Cryopreservation of oocytes at the pronuclear stage
On the day after the oocyte retrieval during IVF or ICSI, we can see whether a sperm has penetrated an egg cell and whether both cells have become active and taken the first steps towards fertilisation successfully.
In this case, on microscopic examination, we would see two pronuclei in the oocytes - one with the father's and one with the mother's genetic information (= pronuclear diagnosis). The actual fertilisation, i.e. the fusion of the genomes from both partners, will not have taken place at this stage.
Should more oocytes reach the pronuclear stage than the patient wants to receive, we can freeze the spare pronuclear cells in a gentle, computer-controlled process and store them in liquid nitrogen at -196° C.

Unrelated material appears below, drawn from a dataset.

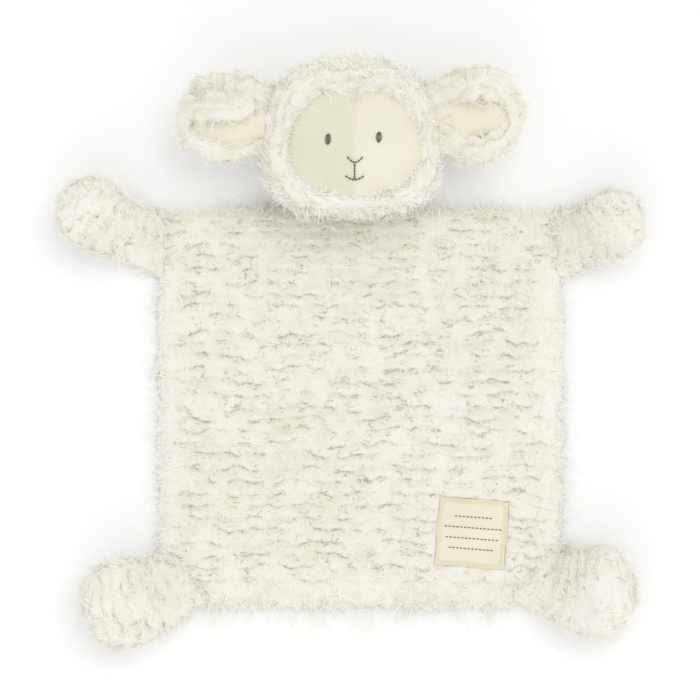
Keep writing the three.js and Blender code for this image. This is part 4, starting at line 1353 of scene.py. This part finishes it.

These cryopreserved pronuclear cells can then be transferred into the womb in a later cycle without the patient having to undergo stimulation and oocyte retrieval again. In this way, the chances of achieving a pregnancy per oocyte retrieval are increased. Statistically, 2/3 of the pronuclear cells survive cryopreservation well, and the chances of achieving pregnancy in a "thawing cycle" are around 25%.
Cryopreservation has been successfully performed globally for many years. No particular risks have been observed which would argue against the procedure. In particular, there has been no increased risk of abnormality in the resulting children.